Ella came the next night for her mid-week overnight visit. And, for one of the few times since we moved, we had a good night with all three kids. It wasn’t a perfect night, but there was no full-blown meltdown. Everyone seemed a little easier, somehow.
Now, from the view at the end of this week, I realize that today’s gratitude isn’t coming from my good fortune, the jackpot my turn at the parenting roulette wheel produced. It is coming from an internal shift, not from some external situation. My gratitude does not come from the fact that I have some things better than other parents–but that realization created a change in me, and that’s what I’m really grateful for.
During that conversation that went nowhere, the child said:
“What difference does it make if I have greater understanding? It’s not going to change Ella. She’s still going to throw things at me.”

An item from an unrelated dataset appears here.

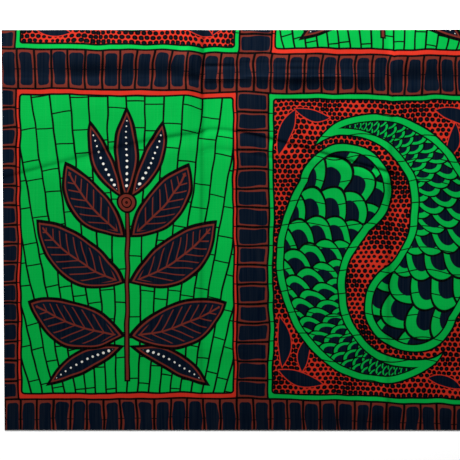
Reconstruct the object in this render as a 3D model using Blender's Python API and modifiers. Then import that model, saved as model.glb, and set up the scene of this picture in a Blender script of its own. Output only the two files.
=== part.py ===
"""A cut length of ankara, the wax-printed cotton cloth, laid out flat in one layer.

The cloth is one woven sheet. It was stored folded, so two store folds run down it and one
runs across it, and between them the cloth lies a little slack. It rests on its underside
at z = 0, with +X along its longer side and +Y towards its top edge.
Sizes are in millimetres and are turned to metres where vertices are placed.
"""

import math

import bpy

MM = 0.001

# Driving sizes of the cut
CUT_WIDTH = 580.0
CUT_HEIGHT = 460.0
WALL = 1.2
# The cloth lies this much wider at its top edge than at its middle, and narrower at its bottom edge
TOP_SPREAD = 3.7
# Relief lower than this lies flat on the surface
PRESSED_FLAT = 0.35

# Mesh spacing over the plain cloth and beside a crease, and how far a crease's own lines reach
PLAIN_STEP = 25.0
CREASE_STEP = 7.0
CREASE_REACH = 21.0

# Store folds, which run down the cloth: where each is at the top and bottom edge,
# how high its flanks stand at the top and bottom edge, and how wide a flank is
STORE_FOLDS = (
    # name, x_top, x_bottom, height_top, height_bottom, flank
    ("left store fold", -61.5, -60.0, 1.9, 1.1, 15.0),
    ("right store fold", 159.0, 152.0, 1.8, 1.2, 14.0),
)

# The slack line rises from the left edge to a rounded peak and falls again to its end
SLACK_PEAK_X = -48.0
SLACK_PEAK_Y = 116.0
SLACK_GRADE = 0.27
SLACK_ROUND = 35.0
SLACK_END = 170.0

# Creases that run across it: the mesh row that it takes, where it starts and ends, its form
CROSS_CREASES = (
    # name, row, x_start, x_end, form, height, flank
    ("cross fold, pressed end", 180.5, -300.0, -60.0, "valley", 1.2, 15.0),
    ("cross fold, raised end", 176.0, -85.0, 300.0, "ridge", 2.0, 9.0),
    ("slack line", 95.0, -280.0, SLACK_END, "valley", 0.9, 12.0),
    ("low slack line", -135.0, -285.0, 0.0, "ridge", 0.8, 12.0),
)
CROSS_CREASE_FADE = 50.0
SLACK_ROW = 95.0
# The mesh rows beside the slack line bend with it, less and less up to this distance
SLACK_BEND_REACH = 78.0

# Broad places where the cloth stands a little off the surface
LIFTS = (
    # name, x, y, half_width, half_height, height
    ("top right corner", 262.0, 205.0, 70.0, 48.0, 1.6),
    ("bottom left corner", -262.0, -196.0, 62.0, 52.0, 1.1),
    ("left panel", -168.0, 28.0, 62.0, 44.0, 0.7),
    ("right panel", 92.0, -70.0, 66.0, 78.0, 0.8),
    ("bottom edge", 40.0, -226.0, 74.0, 30.0, 1.0),
)

# Mean colour of the print: green, orange red, brown and navy seen from far off
PRINT_COLOUR = (0.055, 0.075, 0.035, 1.0)
CLOTH_ROUGHNESS = 0.86


def blend(start, end, share):
    return start + (end - start) * share


def ease(share):
    """A smooth step from 0 to 1."""
    share = min(max(share, 0.0), 1.0)
    return share * share * (3.0 - 2.0 * share)


def half_width(y):
    """Half the cloth's width at a height on it."""
    return (CUT_WIDTH + TOP_SPREAD * y / (CUT_HEIGHT / 2)) / 2


def slack_line(x):
    """The height on the cloth that the slack line has at x."""
    away = min(x, SLACK_END) - SLACK_PEAK_X
    return SLACK_PEAK_Y - SLACK_GRADE * (math.hypot(away, SLACK_ROUND) - SLACK_ROUND)


def bent_row(row, x):
    """A mesh row's height on the cloth at x: rows near the slack line bend with it."""
    share = 1.0 - abs(row - SLACK_ROW) / SLACK_BEND_REACH
    return row + (slack_line(x) - SLACK_ROW) * ease(share)


def valley(distance, flank):
    """A pressed line that touches the surface, with the cloth raised a little on each side."""
    reach = abs(distance) / flank
    return reach * math.exp(1.0 - reach)


def ridge(distance, flank):
    """A line that stands up, with hollow sides."""
    return math.exp(-abs(distance) / flank)


FORMS = {"valley": valley, "ridge": ridge}


def relief(x, y):
    """How high the underside of the cloth stands over the surface."""
    height = 0.0
    from_top = 0.5 - y / CUT_HEIGHT
    for _name, x_top, x_bottom, height_top, height_bottom, flank in STORE_FOLDS:
        distance = x - blend(x_top, x_bottom, from_top)
        height += blend(height_top, height_bottom, from_top) * valley(distance, flank)
    for _name, row, x_start, x_end, form, crest, flank in CROSS_CREASES:
        fade = ease((x - x_start) / CROSS_CREASE_FADE) * ease((x_end - x) / CROSS_CREASE_FADE)
        height += crest * fade * FORMS[form](y - bent_row(row, x), flank)
    for _name, middle_x, middle_y, wide, high, crest in LIFTS:
        height += crest * math.exp(-(((x - middle_x) / wide) ** 2) - ((y - middle_y) / high) ** 2)
    return max(height - PRESSED_FLAT, 0.0)


def mesh_lines(low, high, creases):
    """Places for the mesh's lines from low to high, closer together beside the creases."""
    steps = round(CREASE_REACH / CREASE_STEP)
    beside = {crease + CREASE_STEP * step for crease in creases for step in range(-steps, steps + 1)}
    lines = [low]
    for place in sorted(place for place in beside if low < place < high) + [high]:
        start = lines[-1]
        gap = place - start
        if gap < CREASE_STEP / 2 and place != high:
            continue
        parts = max(round(gap / PLAIN_STEP), 1)
        lines += [start + gap * part / parts for part in range(1, parts + 1)]
    return lines


def line_at(lines, place):
    """The mesh line that stands for a place from -1 to 1 on the even grid."""
    return lines[round((place + 1.0) / 2.0 * (len(lines) - 1))]


def cloth_material():
    material = bpy.data.materials.new("wax-printed cotton")
    material.use_nodes = True
    shader = material.node_tree.nodes["Principled BSDF"]
    shader.inputs["Base Color"].default_value = PRINT_COLOUR
    shader.inputs["Roughness"].default_value = CLOTH_ROUGHNESS
    shader.inputs["Metallic"].default_value = 0.0
    return material


def cloth_sheet(collection):
    """The sheet: a grid whose lines follow the creases, raised by the relief and given a wall."""
    columns = mesh_lines(-CUT_WIDTH / 2, CUT_WIDTH / 2, [(fold[1] + fold[2]) / 2 for fold in STORE_FOLDS])
    rows = mesh_lines(-CUT_HEIGHT / 2, CUT_HEIGHT / 2, [crease[1] for crease in CROSS_CREASES])
    bpy.ops.mesh.primitive_grid_add(
        x_subdivisions=len(columns) - 1, y_subdivisions=len(rows) - 1, size=2.0
    )
    sheet = bpy.context.object
    sheet.name = "ankara_cloth"
    sheet.data.name = "ankara_cloth"
    for vertex in sheet.data.vertices:
        column = line_at(columns, vertex.co.x)
        y = bent_row(line_at(rows, vertex.co.y), column)
        x = column * half_width(y) / (CUT_WIDTH / 2)
        vertex.co = (x * MM, y * MM, relief(x, y) * MM)

    wall = sheet.modifiers.new("cloth wall", "SOLIDIFY")
    wall.thickness = WALL * MM
    wall.offset = 1.0
    wall.use_even_offset = True

    sheet.data.materials.append(cloth_material())
    for owner in list(sheet.users_collection):
        owner.objects.unlink(sheet)
    collection.objects.link(sheet)


def main():
    for thing in list(bpy.data.objects):
        bpy.data.objects.remove(thing, do_unlink=True)
    collection = bpy.data.collections.new("ankara cloth")
    bpy.context.scene.collection.children.link(collection)
    cloth_sheet(collection)


main()
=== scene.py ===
"""Dress a cut length of ankara, the wax-printed cotton cloth, and lay it out for its picture."""

import math

import bpy
from bpy.props import FloatProperty, FloatVectorProperty, PointerProperty
from bpy.types import NodeSocket, Operator, Panel, PropertyGroup
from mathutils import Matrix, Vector, noise


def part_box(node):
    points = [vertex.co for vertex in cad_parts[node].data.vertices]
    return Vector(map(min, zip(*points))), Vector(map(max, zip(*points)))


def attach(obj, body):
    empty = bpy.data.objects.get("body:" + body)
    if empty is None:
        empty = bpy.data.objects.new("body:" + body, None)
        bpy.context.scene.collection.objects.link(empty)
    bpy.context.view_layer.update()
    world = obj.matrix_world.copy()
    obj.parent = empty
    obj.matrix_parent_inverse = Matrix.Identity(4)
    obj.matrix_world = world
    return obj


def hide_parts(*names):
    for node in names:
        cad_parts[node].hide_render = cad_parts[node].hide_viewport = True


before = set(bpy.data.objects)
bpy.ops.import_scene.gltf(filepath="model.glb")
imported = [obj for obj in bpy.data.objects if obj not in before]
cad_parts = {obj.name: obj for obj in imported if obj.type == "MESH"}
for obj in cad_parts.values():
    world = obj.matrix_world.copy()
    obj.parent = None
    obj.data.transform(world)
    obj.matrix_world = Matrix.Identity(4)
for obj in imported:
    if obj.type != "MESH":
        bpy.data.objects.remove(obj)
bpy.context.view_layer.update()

bl_info = {
    "name": "Ankara Cloth",
    "version": (1, 0, 0),
    "blender": (4, 5, 0),
    "location": "3D View > Sidebar > Ankara",
    "description": "Lays out a cut length of wax-printed cotton with its print, store folds and slack",
    "category": "Object",
}

MM = 0.001
CLOTH_LOW, CLOTH_HIGH = (Vector(corner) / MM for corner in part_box("ankara_cloth"))

# Form of the cloth in millimetres, with the same folds and slack as the solid

# How much wider the cloth lies along its top edge than along its middle
TOP_SPREAD = 3.7
CUT_WIDTH = CLOTH_HIGH.x - CLOTH_LOW.x - TOP_SPREAD
CUT_HEIGHT = CLOTH_HIGH.y - CLOTH_LOW.y
# Rises lower than this are pressed flat
PRESSED_FLAT = 0.35

# The cloth steps down across a store fold from left to right, and rises again to the right of it
STORE_FOLDS = (
    # name, x_top, x_bottom, step_top, step_bottom, half_width, rise_top, rise_bottom, width
    ("left store fold", -59.9, -62.4, 1.0, 0.9, 2.4, 1.1, 0.9, 30.0),
    ("right store fold", 161.0, 152.3, 0.6, 0.9, 3.0, 0.8, 0.9, 42.0),
)
FOLD_BEND_REACH = 45.0
FOLD_DRIFT_POWER = 3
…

Yes, she’s right: For now, we can probably expect that Ella will continue to throw things, and sometimes she’ll throw things at us. We can hope that will change (and I do), but I’m realizing that my happiness (gratitude) can’t come from realization of that hope.
If our goal is only to change others or to change a situation that can’t be changed (or might never change), we are doomed to bitterness and anger and disappointment. I think we can only pin our happiness on our own changes. Today I’m grateful that this week I was able to change, just a little bit, and for the reminder that I’m only going to find peace through my own changes, not from anyone else’s.
And, for some hope that Ghandi’s idea is correct, that we have to be the change we want to see in the world. Was our good night this week the result of change in me? I don’t know. All I know is that I felt more peaceful, and there was more peace in my family, in our home.
I’m going to run with that, as far as I can take it.